Nelson and Fort Sheppard Railway
The Nelson and Fort Sheppard Railway(N&FS) was a railway in the interior of British Columbia between the city of Nelson and the United States border. It was taken over and operated by the Great Northern Railway in 1898.
The railway was built by Daniel Chase Corbin, an American financier. In 1888, he built north from Spokane, Washington with his Spokane Falls and Northern Railway(SF&N) to Little Dalles (near modern Northport) in the United States by 1890. The British Columbia government resisted granting him a charter to build across the border into Canada because of concerns the government was concerned that the railway would only be a feeder railway to the American interests in Spokane, especially the Great Northern Railway. With the Columbia and Kootenay Steam Navigation Company provider boat access along the Columbia River to his railway he had indirect access to the rich mining areas of the Kootenays. Concerned with this development, the Canadian Pacific Railway reacted by building the Columbia and Kootenay Railway(C&K) between Robson (near Castlegar) and Nelson in 1891 along the unnavigable section of the Kootenay River between Kootenay Lake and the Arrow Lakes.

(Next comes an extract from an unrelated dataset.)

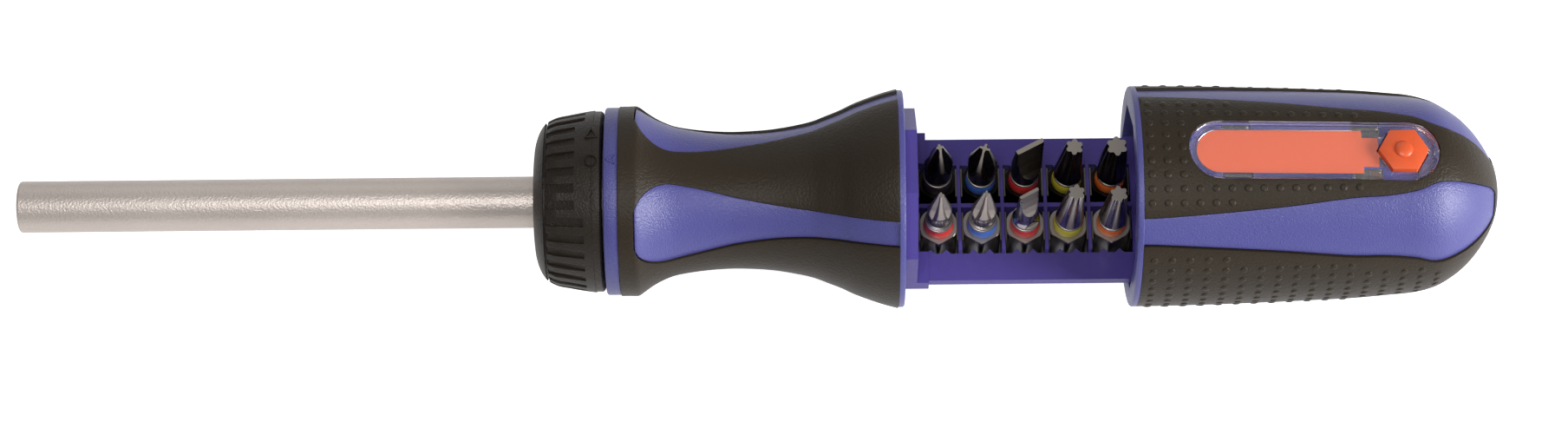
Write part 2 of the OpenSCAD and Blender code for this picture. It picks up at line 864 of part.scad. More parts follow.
module collar_ring() {
    color("silver") difference() {
        bar(ring_outer_d, ring_slot_x + gap, ring_slot_x + gap + ring_t);
        bar(ring_inner_d, ring_slot_x, ring_slot_x + 2 * gap + ring_t);
        block([ring_slot_x, -ring_opening / 2, -housing_d],
            [ring_slot_x + 2 * gap + ring_t, ring_opening / 2, 0]);
    }
}

module detent_ball() {
    color("silver") round_at(180) translate([ball_x, 0, track_d / 2]) sphere(d = ball_d, $fn = round_fn);
}

module detent_spring() {
    spring_start = ball_x + ball_d / 2;
    color("silver") round_at(180) translate([spring_start, 0, track_d / 2]) rotate([0, rear_angle, 0])
        coil(ball_bore_d - gap, coil_wire, detent_turns, ring_x + ball_bore_len - spring_start - fit);
}

module bit_tube() {
    color("silver") difference() {
        union() {
            turned([
                [0, 0], [tube_d / 2 - tube_bevel, 0], [tube_d / 2, tube_bevel],
                [tube_d / 2, collar_x - gap], [journal_d / 2, collar_x - gap], [journal_d / 2, gear_x],
                [0, gear_x]
            ]);
            intersection() {
                bar(drive_d, gear_x, gear_end);
                block([gear_x, -drive_d, -shank_d / 2], [gear_end, drive_d, shank_d / 2]);
            }
            bar(groove_d, gear_x - cut, gear_end + cut);
            turned([
                [0, gear_end], [shank_d / 2, gear_end], [shank_d / 2, groove_x], [groove_d / 2, groove_x],
                [groove_d / 2, groove_x + circlip_t], [shank_d / 2, groove_x + circlip_t],
                [shank_d / 2, shank_end - tube_bevel], [shank_d / 2 - tube_bevel, shank_end], [0, shank_end]
            ]);
        }
        translate([-cut, 0, 0]) rotate([0, rear_angle, 0])
            cylinder(d = (bit_af + socket_clearance) / cos(30), h = socket_depth + cut, $fn = 6);
        bar(magnet_d, 0, socket_depth + magnet_len);
    }
}

module socket_magnet() {
    color("dimgray") bar(magnet_d, socket_depth, socket_depth + magnet_len);
}

module ratchet_gear() {
    color("gray") difference() {
        translate([gear_x, 0, 0]) rotate([rear_angle, 0, rear_angle]) linear_extrude(gear_w)
            polygon([for (i = [0:2 * gear_teeth - 1])
                let (a = 180 * i / gear_teeth, r = gear_d / 2 - (i % 2) * tooth_depth)
                [r * cos(a), r * sin(a)]]);
        intersection() {
            bar(drive_d, gear_x - cut, gear_end + cut);
            block([gear_x - cut, -drive_d, -shank_d / 2], [gear_end + cut, drive_d, shank_d / 2]);
        }
    }
}

module thrust_washer() {
    color("silver") difference() {
        bar(bush_d, washer_x, washer_x + washer_t);
        bar(shank_d, washer_x - cut, washer_x + washer_t + cut);
    }
}

module spindle_circlip() {
    color("dimgray") difference() {
        bar(circlip_d, groove_x, groove_x + circlip_t);
        bar(groove_d, groove_x - cut, groove_x + circlip_t + cut);
        block([groove_x - cut, -ring_opening / 2, -circlip_d],
            [groove_x + circlip_t + cut, ring_opening / 2, 0]);
    }
}

// One mark on the collar's smooth band, turned from the top
module collar_mark(angle, points) {
    round_at(angle) translate([collar_end - mark_back, 0, collar_d / 2 - cut])
        linear_extrude(cut + mark_h / 2) polygon(points);
}

module selector_collar() {
    half = mark_len / 2;
    color("darkslategray") {
        difference() {
            union() {
                turned(concat(
                    [[0, collar_x]],
                    [for (s = collar_shares) [s[1] * collar_d / 2, collar_x + s[0] * collar_len]],
                    [[0, collar_end]]
                ));
                collar_mark(0, [[0, -half], [mark_len, -half], [mark_len, half], [0, half]]);
                collar_mark(selector_swing, [[0, -half], [mark_len, -half], [half, mark_len]]);
                collar_mark(-selector_swing, [[0, half], [mark_len, half], [half, -mark_len]]);
            }
            bar(tube_gap_d, collar_x - cut, collar_end);
            bar(collar_bore, collar_x + nose_wall, collar_end + cut);
            bar(ring_outer_d + 2 * gap, ring_slot_x, ring_slot_x + 2 * gap + ring_t);
            difference() {
                bar(track_d + track_w, collar_end - track_depth, collar_end + cut);
                bar(track_d - track_w, collar_end - track_depth - cut, collar_end + 2 * cut);
            }
            for (a = [-1, 0, 1]) round_at(180 + a * selector_swing) translate([0, 0, track_d / 2])
                bar(ball_d + gap, collar_end - track_depth - notch_depth, collar_end + cut);
            for (i = [0:flute_count - 1]) round_at(360 * (i + 1 / 2) / flute_count)
                translate([flute_x, -flute_w / 2, collar_d * flute_seat_share - flute_depth])
                    rotate([0, -flute_slope, 0]) cube([flute_len, flute_w, flute_w]);
        }
        intersection() {
            difference() {
                bar(collar_bore + cut, gear_x, cavity_end);
                bar(cam_d, gear_x - cut, cavity_end + cut);
            }
            block([gear_x, -lug_arc_w / 2, 0], [cavity_end, lug_arc_w / 2, housing_d]);
        }
    }
}

// The pawl on the pin at the +Y side
module pawl() {
    translate([gear_x + gap, 0, 0]) difference() {
        rotate([rear_angle, 0, rear_angle]) linear_extrude(pawl_w - gap) {
            translate([pawl_pin_y, pawl_pin_z]) circle(d = pawl_boss_d, $fn = round_fn);
            polygon([
                [nose_y, nose_z], [heel_y, heel_z], [pawl_pin_y, pawl_pin_z - pawl_boss_d / 2 + fit],
                [pawl_pin_y, pawl_pin_z + pawl_boss_d / 2 - fit], [nose_y, nose_z + nose_h]
            ]);
        }
        translate([0, pawl_pin_y, pawl_pin_z]) bar(pawl_pin_d + 2 * fit, -cut, pawl_w + cut);
    }
}

module forward_pawl() {
    color("gray") pawl();
}

module reverse_pawl() {
    color("gray") mirror([0, 1, 0]) pawl();
}

// Children in the label window's tilted frame
module label_frame() {
    translate([cover_x, 0, cover_top]) rotate([0, cover_tilt, 0]) children();
}

// Outline of the cover with its four snap clips
module cover_outline(room) {
    translate([-room, 0]) stadium(cover_len + 2 * room, cover_w + 2 * room);
    for (c = cover_clip_shares)
        translate([c * cover_len - cover_clip_len / 2 - room, -cover_w / 2 - cover_clip_out - room])
            square([cover_clip_len + 2 * room, cover_w + 2 * cover_clip_out + 2 * room]);
}

// A hexagon post along Z at the button, corners along the tool
module button_post(af, low, high) {
    translate([button_x, 0, low]) cylinder(d = af / cos(30), h = high - low, $fn = 6);
}

module cap_shell() {
    color("slateblue") {
        difference() {
            union() {
                turned(concat([[0, cap_x]], cap_points(cap_rubber_t)));
                turned([
                    [0, cap_x], [cap_d / 2 - window_drop, cap_x], [cap_d / 2, cap_x + window_drop],
                    [cap_d / 2, cap_x + cap_rim], [0, cap_x + cap_rim]
                ]);
                intersection() {
                    turned(concat([[0, cap_x]], cap_points(window_drop)));
                    cap_windows(window_groove);
                }
                label_frame() translate([0, 0, seat_z - boss_depth]) linear_extrude(boss_depth)
                    cover_outline(0);
            }
            label_frame() translate([0, 0, seat_z]) linear_extrude(cover_w) cover_outline(0);
            octagon(mouth_bore_d, cap_x - cut, belly_end);
            octagon(cap_bore_d, cap_x, bore_end);
            block([bore_end - cut, -pocket_w / 2, pocket_floor], [pocket_end, pocket_w / 2, bore_top - fit]);
            button_post(button_af + 2 * gap, button_low - button_travel - gap, cap_d);
        }
        for (side = [-1, 1]) translate([0, side * (stop_y + stop_w / 2), 0])
            block([stop_x - stop_len, -stop_w / 2, stop_low], [stop_x, stop_w / 2, stop_low + stop_h]);
    }
}

module cap_grip() {
    color("dimgray") difference() {
        turned(concat(rubber_points(0), reversed(rubber_points(cap_rubber_t))));
        cap_windows(0);
        label_frame() translate([0, 0, seat_z - boss_depth]) linear_extrude(2 * cover_w)
            cover_outline(grip_clearance);
    }
}

// Outline of the orange strip, with its narrow end towards the button
module strip_outline(room) {
    translate([strip_start - room, 0]) {
        intersection() {
            stadium(strip_len + strip_w, strip_w + 2 * room);
            translate([0, -strip_w]) square([strip_len - strip_neck_len + 2 * room, 2 * strip_w]);
        }
        translate([strip_w, -strip_neck_w / 2 - room])
            square([strip_len - strip_w + 2 * room, strip_neck_w + 2 * room]);
    }
}

module label_cover() {
    color("gainsboro", 0.4) difference() {
        label_frame() translate([0, 0, seat_z]) linear_extrude(cover_t) cover_outline(0);
        label_frame() translate([0, 0, seat_z - cut]) linear_extrude(strip_t + strip_clearance + cut)
            strip_outline(strip_clearance);
        button_post(button_af + 2 * gap, 0, cap_d);
    }
}

module label_strip() {
    color("tomato") difference() {
        label_frame() translate([0, 0, seat_z]) linear_extrude(strip_t) strip_outline(0);
        button_post(button_af + 2 * gap, 0, cap_d);
    }
}

module release_spring() {
    color("silver") translate([spring_x, 0, pocket_floor + fit])
        coil(spring_d, spring_wire, spring_turns, flange_z - pocket_floor - 2 * fit);
}

module release_button() {
    color("tomato") {
        button_post(button_af, button_low, button_top);
        translate([button_x, 0, button_top - fit]) cylinder(d = stud_d, h = stud_h, $fn = round_fn);
        block([stem_x, -stem_w / 2, arm_low], [stem_x + stem_t, stem_w / 2, button_low + fit]);
        block([stem_x, -flange_w / 2, flange_z], [stem_x + flange_len, flange_w / 2, flange_z + flange_t]);
        translate([0, stem_w / 2, 0]) rotate([rear_angle, 0, 0]) linear_extrude(stem_w) polygon([
            [barb_x, arm_low], [stem_x + stem_t, arm_low], [stem_x + stem_t, arm_low + arm_h],
            [barb_x + barb_len, arm_low + arm_h], [barb_x + barb_len, arm_low + arm_h + barb_h],
            [barb_x + barb_len / 2, arm_low + arm_h + barb_h], [barb_x, arm_low + arm_h / 2]
        ]);
    }
}

handle_core();
front_grip();
bit_rack();
bit_clips();
front_bit_1();
front_bit_2();
front_bit_3();
front_bit_4();
front_bit_5();
back_bit_1();
back_bit_2();
back_bit_3();
back_bit_4();
back_bit_5();
red_bit_bands();
blue_bit_bands();
yellow_bit_bands();
orange_bit_bands();
black_bit_band();
ratchet_housing();
housing_cover();
cover_screws();
pawl_pins();
pawl_springs();
spindle_bush();
collar_ring();
detent_ball();
detent_spring();
bit_tube();
socket_magnet();
ratchet_gear();
thrust_washer();
spindle_circlip();
selector_collar();
forward_pawl();
reverse_pawl();
cap_shell();
cap_grip();
label_cover();
label_strip();
release_spring();
release_button();
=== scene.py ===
import math

import bpy
from mathutils import Matrix, Quaternion, Vector


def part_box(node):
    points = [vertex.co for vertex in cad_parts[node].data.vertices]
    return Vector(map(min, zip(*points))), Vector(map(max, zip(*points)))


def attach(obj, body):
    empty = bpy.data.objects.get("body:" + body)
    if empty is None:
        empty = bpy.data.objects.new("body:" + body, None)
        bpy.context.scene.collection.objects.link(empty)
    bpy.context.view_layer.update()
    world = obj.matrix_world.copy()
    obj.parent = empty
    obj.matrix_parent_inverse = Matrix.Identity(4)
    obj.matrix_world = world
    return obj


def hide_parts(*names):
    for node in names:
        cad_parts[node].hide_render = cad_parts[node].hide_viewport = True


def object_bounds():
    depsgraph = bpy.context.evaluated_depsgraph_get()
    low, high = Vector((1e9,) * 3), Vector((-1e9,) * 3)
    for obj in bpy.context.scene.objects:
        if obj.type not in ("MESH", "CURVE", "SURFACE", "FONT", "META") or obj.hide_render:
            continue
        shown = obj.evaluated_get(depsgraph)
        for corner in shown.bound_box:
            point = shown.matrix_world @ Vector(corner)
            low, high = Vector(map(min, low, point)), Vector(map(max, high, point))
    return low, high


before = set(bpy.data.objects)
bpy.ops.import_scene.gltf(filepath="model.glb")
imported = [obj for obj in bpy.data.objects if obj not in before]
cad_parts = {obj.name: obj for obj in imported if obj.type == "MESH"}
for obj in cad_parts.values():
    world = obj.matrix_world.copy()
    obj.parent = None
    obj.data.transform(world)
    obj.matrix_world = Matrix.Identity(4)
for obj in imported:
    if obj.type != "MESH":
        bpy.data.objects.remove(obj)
cad_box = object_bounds()
mm = 0.001


# Camera, table and light
# The photograph looks down on the tool from its near side, from about 0.7 m.
# The table and the studio round it are plain and pale, and aren't part of the tool.
def linear(red, green, blue):
    """A colour as it is seen, from 0 to 255, as the numbers that a shader takes."""
    shares = [value / 255 for value in (red, green, blue)]
    return (*[s / 12.92 if s < 0.04 else ((s + 0.055) / 1.055) ** 2.4 for s in shares], 1)


def set_inputs(node, **values):
    """A shader node with its inputs set; an underscore in a name stands for a space."""
    for name, value in values.items():
        node.inputs[name.replace("_", " ")].default_value = value
    return node


def link(tree, *pairs):
    """Links each pair of an output and an input."""
    for given, taken in pairs:
        tree.links.new(given, taken)


def start_material(name, **values):
    """A new material, its node tree and its surface shader with its inputs set."""
    material = bpy.data.materials.new(name)
    material.use_nodes = True
    tree = material.node_tree
    return material, tree, set_inputs(tree.nodes["Principled BSDF"], **values)


def seen_by(tree, strength, light, **shares):
    """A glow's strength: its own light, and more for each kind of ray that sees it."""
    rays = tree.nodes.new("ShaderNodeLightPath")
    for kind, share in shares.items():
        more = tree.nodes.new("ShaderNodeMath")
        more.operation = "MULTIPLY_ADD"
        more.inputs[1].default_value = share
        more.inputs[2].default_value = light
        link(tree, (rays.outputs[f"Is {kind.title()} Ray"], more.inputs[0]), (more.outputs[0], strength))
        strength = more.inputs[2]


photo_width = 1808
photo_scale = 6.578
camera_distance = 0.69
camera_height = math.radians(64.5)
camera_roll = math.radians(0.56)
aim_along = 133.8 * mm
aim_below = 4.25 * mm
sensor = 36
towards = Vector((0, -math.cos(camera_height), math.sin(camera_height)))
picture_up = Vector((0, math.sin(camera_height), math.cos(camera_height)))
aim = Vector((aim_along, 0, 0)) - picture_up * aim_below
bpy.ops.object.camera_add(location=aim + towards * camera_distance)
camera = bpy.context.object
camera.rotation_mode = "QUATERNION"
camera.rotation_quaternion = (-towards).to_track_quat("-Z", "Y") @ Quaternion((0, 0, 1), -camera_roll)
camera.data.sensor_width = sensor
camera.data.lens = photo_scale / mm * camera_distance / photo_width * sensor
bpy.context.scene.camera = camera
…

In 1891, Corbin received a charter from the Canadian government for the Nelson and Fort Sheppard Railway by promising to connect the railway to the coast and by using a group of Canadian businessmen as a front for the railway. The connection to the coast was never built but the railway did reach Nelson in 1893. The railway's name comes from the former Hudson's Bay Company fort, Fort Shepherd, on bank of the Columbia River on the United States border, even though the spelling is different. With an all rail route to the United States and the Great Northern, the N&FS could provide more direct access to markets than the CPR could with its C&K.
The railway was taken over by the Great Northern(GN) in 1898, later known as BNSF and operated for many years. The track was been abandoned piece-meal starting from Nelson as far as Salmo during the 1990s. The only traffic on the line is wood products. The abandoned section is now owned by the government and is used as a multi-use trail.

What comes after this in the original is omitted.